(Diario El Mundo, junio 2 de 2016)
La Revista Dinero publicó recientemente un artículo titulado
“Ventas ambulantes: ¿Demasiado buenas para dejarlas?”. Con un trabajo de campo
relativamente sencillo en la ciudad de Bogotá, concluye el artículo que las
ventas diarias están entre los cien mil y los doscientos mil pesos, es decir
unos dos millones mensuales, y que este negocio deja una rentabilidad de 69%
aproximadamente. Los riesgos, también resaltados por el mismo artículo, son
altos: perder la mercancía, largas horas de trabajo, y estar al sol y al agua.
Una encuesta a 527 vendedores ambulantes del centro de Cali
realizada en 2014, en un ejercicio más riguroso que el hecho por la revista
Dinero por estudiantes de Maestría en Gobierno y del Observatorio POLIS de la
Universidad Icesi, encontró resultados similares. El Ingreso mensual del
vendedor promedio es de un millón de pesos fruto del trabajo de 6.5 días a la
semana por 11 horas diarias; un 69% está en el régimen subsidiado de salud; un
31% tiene casa propia; y el 56% tiene educación primaria. La mayoría declara
que su ocupación provee los recursos suficientes para cubrir sus necesidades
básicas y el 93% no vendería su negocio.
Estos dos trabajos coinciden en afirmar que las ventas
ambulantes no son un mal negocio. Especialmente cuando se tiene en cuenta que
no hay pago de impuestos y que muchos reciben subsidios del gobierno por ser
parte del SISBEN. Ninguno de los trabajos toca otro tema delicado, cuántos de
estos negocios son parte de una maquinaria de lavado de activos y de mafias
mucho más grandes usadas para actos ilícitos.

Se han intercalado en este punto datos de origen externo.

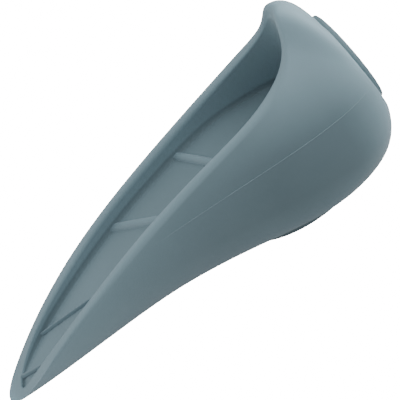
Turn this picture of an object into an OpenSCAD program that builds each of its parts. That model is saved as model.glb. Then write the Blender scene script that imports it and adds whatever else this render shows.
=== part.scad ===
// Door stop: a hollow moulded rubber wedge with a raised heel lip, and two stuck-on pads.
// Frame: millimetres, +X from the tip to the heel, +Z up, Y = 0 is the middle of the wedge.
// The origin is the centre of the base pad's lower face, and the floor is Z = 0.
// The rails, ribs and seats are drawn with X counted from just ahead of the tip.

/* [Body] */
// Length of the moulding, tip to heel
body_length = 126; // [113:1:145]
// Width of the moulding at the heel
body_width = 46; // [41:1:52]
// Height of the lip above the floor
body_height = 55; // [50:1:62]
// Height the rim rolls over between its two edges
rim_round = 1.1; // [0.5:0.1:1.4]
// Height of the level part of the tray floor at the heel
tray_level = 29.3; // [27:0.1:30]

/* [Ribs] */
// Height of the ribs above the tray floor
rib_height = 0.8; // [0.4:0.1:1.2]

/* [Pads] */
// Diameter of the disc on the back of the heel
back_disc_d = 28; // [22:0.5:30]
// Thickness of the disc on the back of the heel
back_disc_t = 1.6; // [1:0.1:2.5]
// Length of the oval anti-slip pad under the heel
base_pad_length = 38; // [30:0.5:40]
// Width of the oval anti-slip pad under the heel
base_pad_width = 27; // [22:0.5:30]
// Thickness of the anti-slip pad under the heel
base_pad_t = 1.3; // [1:0.1:2]
// Thickness of each adhesive layer
adhesive_t = 0.3; // [0.2:0.1:0.6]

/* [Hidden] */
$fn = 96;

// Size the rails below are drawn at
drawn_size = [126, 46, 55];
fit = [body_length / drawn_size[0], body_width / drawn_size[1], body_height / drawn_size[2]];

// Rails: control points of closed smooth curves round the wedge, from the tip (first) round one
// side to the heel (last). The other side is their mirror image.
outer_rim = [
    [3.2, 0, 2], [6.7, 6.3, 3.6], [19.3, 9, 12.1], [37.3, 12.1, 20], [57, 12.8, 27.2], [78, 13.8, 33.2],
    [96, 14.8, 37.7], [107.5, 14.5, 41.2], [116, 8.4, 47.5], [117, 4.5, 56.2], [121, 0, 55.4]
];
inner_rim = [
    [7.6, 0, 2.8], [9, 2.1, 4.6], [17.3, 5.8, 10.8], [34.5, 8, 18.8], [52.5, 9.5, 26.2], [73.5, 10, 31.7],
    [92, 11.5, 36.2], [106, 10, 41.2], [113, 7, 45.6], [116, 3.5, 51.1], [116.3, 0, 53]
];
belly = [
    [1, 0, 0.8], [4.5, 5.5, 2.6], [14, 8, 6.6], [34, 11.5, 11.6], [57, 15.5, 14.5], [82.5, 21, 17],
    [105.5, 26.2, 19.3], [126, 28.7, 22.3], [136.2, 27, 28.5], [135, 19.5, 43], [128.5, 0, 54.5]
];
sole = [
    [2.5, 0, 0.5], [6, 3.5, 0.8], [15, 5.5, 1.3], [35.5, 5.5, 1.6], [56.5, 5.5, 1.6], [78.5, 13, 1.6],
    [98.5, 23.6, 1.6], [113.5, 25.3, 1.6], [128.5, 18, 1.6], [132.5, 8.5, 1.6], [132, 0, 1.6]
];
last = len(outer_rim) - 1;

// Stations along one side of the wedge, and steps up the outer wall and over the rim
side_steps = 50;
wall_steps = 11;
rim_steps = 6;

// Reach of the curve over the rim, as shares of the rim's width: soft outside, crisper inside
roll_out = 0.55;
roll_in = 0.32;

// How far the wall bulges below the rim, most at one place along the side and fading either way
shoulder = 2.2;
shoulder_at = 6.8;
shoulder_spread = 2.6;
// Share of the way up the wall where the bulge is fullest
shoulder_height = 0.8;

// Flat sole: how far its edge lies in from the lower corner of the wall
sole_mid_x = 70;
sole_shrink_x = 0.8;
sole_shrink_y = 0.5;

// Tray: its wall leans in and meets the floor in a small fillet, and undercuts the lip at the heel
heel_undercut = 2.5;
tray_mid_x = 62;
tray_fillet = 0.8;
// Most of the tray's depth that the fillet may take where the tray is shallow
fillet_share = 0.6;
// Rows of the fillet, from the wall to the floor: inset along X and along Y, height as a share
fillet_rows = [[0.997, 0.97, 1], [0.995, 0.94, 0.3], [0.988, 0.88, 0]];
tray_reach = 92;
tray_drop = 30.3;
tray_curve = 1.55;
least_wall = 0.3;

// Back of the heel: where the disc sits and how far its seat leans towards the tip
seat_x = 127.7;
seat_z = 28.2;
seat_lean = 6;
// How deep the flat seat goes into the heel, and how far it stops short of the disc's edge
seat_depth = 6;
seat_inset = 0.5;
// Side of the block that cuts the heel flat outside the seat
seat_cut = 60;

// Middle of the base pad, and points round its oval outline
base_pad_x = 99;
oval_points = 96;
// How far each adhesive layer stops short of its pad's edge
adhesive_inset = 0.6;

// Ribs: X where each crosses the middle, skew (X per Y), width, reach towards -Y and towards +Y
ribs = [
    [12.1, -1.09, 1.3, 4.6, 2.4],
    [29.6, -1.61, 1.3, 8, 6.8],
    [58.8, -0.7, 3.6, 10, 10],
    [81, -0.39, 2.8, 11.5, 11.5]
];
rib_profile_steps = 6;
rib_path_steps = 10;
rib_root = 1;

function mirrored(p) = [p[0], -p[1], p[2]];
function sized(p) = [p[0] * fit[0], p[1] * fit[1], p[2] * fit[2]];

// Control point j of a rail, reflected past either end
function control(rail, j) = j < 0 ? mirrored(rail[-j]) : j > last ? mirrored(rail[2 * last - j]) : rail[j];

// Point at t on the smooth closed curve of a rail, t from 0 at the tip to last at the heel
function on_rail(rail, t) =
    let (i = min(floor(t), last - 1), u = t - i)
    ((1 - u)^3 * control(rail, i - 1)
    + (3 * u^3 - 6 * u^2 + 4) * control(rail, i)
    + (-3 * u^3 + 3 * u^2 + 3 * u + 1) * control(rail, i + 1)
    + u^3 * control(rail, i + 2)) / 6;

function cubic(a, b, c, d, s) =
    (1 - s)^3 * a + 3 * (1 - s)^2 * s * b + 3 * (1 - s) * s^2 * c + s^3 * d;

// Share of the full bulge at t along the side, and at s up the wall
function bulge_along(t) = max(0, 1 - ((t - shoulder_at) / shoulder_spread)^2);
function bulge_up(s) = s^4 * (1 - s) / (shoulder_height^4 * (1 - shoulder_height));

// Height of the tray floor at x
function tray_floor(x) = tray_level - tray_drop * max(0, 1 - x / tray_reach)^tray_curve;

function drop(p, z) = [p[0], p[1], p[2] - z];
function undercut(x) = x > tray_mid_x ? heel_undercut : 1;
function inset(p, kx, ky, z) = [p[0] + (1 - kx) * abs(p[0] - tray_mid_x) * undercut(p[0]), p[1] * ky, z];

// Outline of the wall section at t, from the edge of the flat sole up, over the rim, down to the floor
function section(t) =
    let (
        rim_out = drop(on_rail(outer_rim, t), rim_round),
        rim_in = drop(on_rail(inner_rim, t), rim_round),
        side = on_rail(belly, t),
        corner = on_rail(sole, t),
        edge_x = sole_mid_x + (corner[0] - sole_mid_x) * sole_shrink_x,
        edge = [edge_x, corner[1] * sole_shrink_y, corner[2]],
        lean = (rim_out - side) / norm(rim_out - side),
        width = norm(rim_out - rim_in),
        away = [side[0] - rim_out[0], side[1] - rim_out[1], 0],
        bulge = away / norm(away) * shoulder * bulge_along(t),
        over_out = rim_out + lean * width * roll_out,
        over_in = rim_in + [0, 0, width * roll_in],
        floor_z = min(tray_floor(rim_in[0]), rim_in[2] - least_wall),
        fillet = min(tray_fillet, (rim_in[2] - floor_z) * fillet_share)
    )
    concat(
        [for (k = [0 : wall_steps])
            cubic(edge, corner, side, rim_out, k / wall_steps) + bulge * bulge_up(k / wall_steps)],
        [for (k = [1 : rim_steps])
            cubic(rim_out, over_out, over_in, rim_in, k / rim_steps)],
        [for (row = fillet_rows)
            inset(rim_in, row[0], row[1], floor_z + fillet * row[2])]
    );

row_count = wall_steps + 1 + rim_steps + len(fillet_rows);
ring_count = 2 * side_steps;

// Sections all round: out along one side, back along the other
half_sections = [for (k = [0 : side_steps]) section(last * k / side_steps)];
all_sections = concat(
    half_sections,
    [for (k = [side_steps - 1 : -1 : 1]) [for (p = half_sections[k]) mirrored(p)]]
);
shell_points = [for (s = all_sections) for (p = s) sized(p)];

function at(ring, row) = (ring % ring_count) * row_count + row;

// Side quads between neighbouring sections, then the flat strips across the sole and the tray floor
wall_faces = [
    for (ring = [0 : ring_count - 1]) for (row = [0 : row_count - 2])
        each [
            [at(ring, row), at(ring + 1, row + 1), at(ring, row + 1)],
            [at(ring, row), at(ring + 1, row), at(ring + 1, row + 1)]
        ]
];
function strip(row) = [
    for (k = [0 : side_steps - 1])
        let (
            a = at(k, row),
            b = at(k + 1, row),
            c = at(ring_count - k - 1, row),
            d = at(ring_count - k, row)
        )
        each k == 0 ? [[a, b, c]] : k == side_steps - 1 ? [[a, b, d]] : [[a, b, c], [a, c, d]]
];
function flipped(faces) = [for (f = faces) [f[0], f[2], f[1]]];
shell_faces = concat(wall_faces, flipped(strip(0)), strip(row_count - 1));

module moulding() {
    polyhedron(shell_points, shell_faces, convexity = 10);
}

// One low rib laid askew across the tray floor, following its height
module rib(x0, skew, width, near, far) {
    ring = rib_profile_steps + 3;
    arc = [
        for (k = [0 : rib_profile_steps])
            let (turn = 180 * k / rib_profile_steps)
            [width / 2 * cos(turn), rib_height * sin(turn)]
    ];
    profile = concat([[width / 2, -rib_root]], arc, [[-width / 2, -rib_root]]);
    points = [
        for (k = [0 : rib_path_steps])
            let (y = (near + far) * k / rib_path_steps - near)
            for (q = profile)
                let (x = x0 + skew * y + q[0])
                sized([x, y, tray_floor(x) + q[1]])
    ];
    sides = [
        for (k = [0 : rib_path_steps - 1]) for (j = [0 : ring - 1])
            let (n = (j + 1) % ring)
            each [
                [k * ring + j, k * ring + n, (k + 1) * ring + n],
                [k * ring + j, (k + 1) * ring + n, (k + 1) * ring + j]
            ]
    ];
    last_ring = rib_path_steps * ring;
    first_end = [for (j = [1 : ring - 2]) [0, j + 1, j]];
    last_end = [for (j = [1 : ring - 2]) [last_ring, last_ring + j, last_ring + j + 1]];
    polyhedron(points, concat(sides, first_end, last_end), convexity = 4);
}

// Puts its children on the seat of the back disc, local +Z pointing out of the heel
module on_back_seat() {
    translate([seat_x * fit[0], 0, seat_z * fit[2]]) rotate([0, 90 - seat_lean, 0]) children();
}

module shell() {
    color("lightslategray") difference() {
        union() {
            moulding();
            for (r = ribs) rib(r[0], r[1], r[2], r[3], r[4]);
            on_back_seat() translate([0, 0, -seat_depth])
                cylinder(d = back_disc_d - 2 * seat_inset, h = seat_depth);
        }
        on_back_seat() translate([-seat_cut / 2, -seat_cut / 2, 0]) cube(seat_cut);
    }
}

module back_adhesive() {
    color("darkslategray") on_back_seat() cylinder(d = back_disc_d - 2 * adhesive_inset, h = adhesive_t);
}

module back_pad() {
    color("slategray") on_back_seat() translate([0, 0, adhesive_t])
        cylinder(d = back_disc_d, h = back_disc_t);
}

// Flat oval plate lying on Z = 0
module oval(length, width, thickness) {
    outline = [
        for (k = [0 : oval_points - 1])
            [length / 2 * cos(360 * k / oval_points), width / 2 * sin(360 * k / oval_points)]
    ];
    linear_extrude(thickness) polygon(outline);
}

module base_adhesive() {
    color("darkslategray") translate([base_pad_x * fit[0], 0, base_pad_t])
        oval(base_pad_length - 2 * adhesive_inset, base_pad_width - 2 * adhesive_inset, adhesive_t);
}

module base_pad() {
    color("slategray") translate([base_pad_x * fit[0], 0, 0])
        oval(base_pad_length, base_pad_width, base_pad_t);
}

// Moves its children so the origin is under the middle of the base pad
module placed() {
    translate([-base_pad_x * fit[0], 0, 0]) children();
}

placed() shell();
placed() back_pad();
placed() back_adhesive();
placed() base_pad();
placed() base_adhesive();
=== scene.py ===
"""Door stop: a hollow moulded rubber wedge with a stuck-on disc and an oval pad.

Metres, in the CAD row frame. Shape numbers are in millimetres until in_row() converts them.
"""

import math

import bmesh
import bpy
from mathutils import Matrix, Vector


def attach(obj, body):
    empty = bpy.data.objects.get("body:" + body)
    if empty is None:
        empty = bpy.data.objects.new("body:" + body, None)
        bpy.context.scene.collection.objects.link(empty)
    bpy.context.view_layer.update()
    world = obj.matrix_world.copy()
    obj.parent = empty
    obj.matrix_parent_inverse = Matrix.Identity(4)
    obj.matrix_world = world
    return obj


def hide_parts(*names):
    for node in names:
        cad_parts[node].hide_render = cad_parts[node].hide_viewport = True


MM = 0.001

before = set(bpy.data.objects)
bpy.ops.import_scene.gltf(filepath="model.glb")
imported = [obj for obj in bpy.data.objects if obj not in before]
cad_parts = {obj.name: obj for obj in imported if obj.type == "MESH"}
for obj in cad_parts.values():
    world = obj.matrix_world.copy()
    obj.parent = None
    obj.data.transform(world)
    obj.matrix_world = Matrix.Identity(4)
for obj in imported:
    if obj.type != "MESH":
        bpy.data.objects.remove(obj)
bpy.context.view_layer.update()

# ---------------------------------------------------------------- camera
# The angles, roll and distance came from a fit to the object's outline, and were rounded.

CAMERA_AZIMUTH = -8.0
CAMERA_ELEVATION = 34.0
CAMERA_ROLL = 31.2
CAMERA_DISTANCE = 0.909
CAMERA_LENS_MM = 308.0
SENSOR_MM = 36.0
# Point of the wedge the camera is centred on, and how far the picture's centre is from it
AIM = Vector((-0.029, 0.0, 0.0216))
AIM_RIGHT = 0.0055
AIM_UP = 0.0006


def picture_axes(azimuth, elevation, roll):
    """Right, up and towards-the-camera directions of a picture taken from that side."""
    az = math.radians(azimuth)
    el = math.radians(elevation)
    tilt = math.radians(roll)
    towards = Vector((math.sin(az) * math.cos(el), -math.cos(az) * math.cos(el), math.sin(el)))
    level = Vector((math.cos(az), math.sin(az), 0.0))
    rise = towards.cross(level)
    right = level * math.cos(tilt) - rise * math.sin(tilt)
    up = level * math.sin(tilt) + rise * math.cos(tilt)
    return right, up, towards


RIGHT, UP, TOWARDS = picture_axes(CAMERA_AZIMUTH, CAMERA_ELEVATION, CAMERA_ROLL)


def add_camera():
    """A long lens at the photograph's viewing angle."""
    data = bpy.data.cameras.new("camera")
    data.sensor_width = SENSOR_MM
    data.lens = CAMERA_LENS_MM
    data.clip_start = 0.01
    data.clip_end = 20.0
    camera = bpy.data.objects.new("camera", data)
    bpy.context.scene.collection.objects.link(camera)
    place = AIM + RIGHT * AIM_RIGHT + UP * AIM_UP + TOWARDS * CAMERA_DISTANCE
    turn = Matrix((RIGHT, UP, TOWARDS)).transposed()
    camera.matrix_world = Matrix.Translation(place) @ turn.to_4x4()
    bpy.context.scene.camera = camera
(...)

Lo que nos enseñan estos datos es que las ventas y los
vendedores informales no pueden verse con ojos ingenuos, o juzgarse por lo que
se ve a simple vista. Es lo que podríamos llamar el mito de la informalidad. Esta
población tiene incentivos muy fuertes a no formalizarse individualmente, a
evadir impuestos, a seguir usurpando un espacio público que no les pertenece.
La solución no es fácil ni evidente, de hecho, la mayoría de las soluciones han fracasado. Basta con ir a los centros de cualquier ciudad colombiana. Lo que muestran estos estudios es que la política pública debe partir de una concepción diferente, con excepciones por supuesto, no estamos hablando de “pobres viejecitas sin nadita de comer” sino de individuos perfectamente racionales que rechazan un trabajo formal, están consiente o inconscientemente vinculados a actividades ilícitas y que están fuertemente subsidiados por los demás ciudadanos.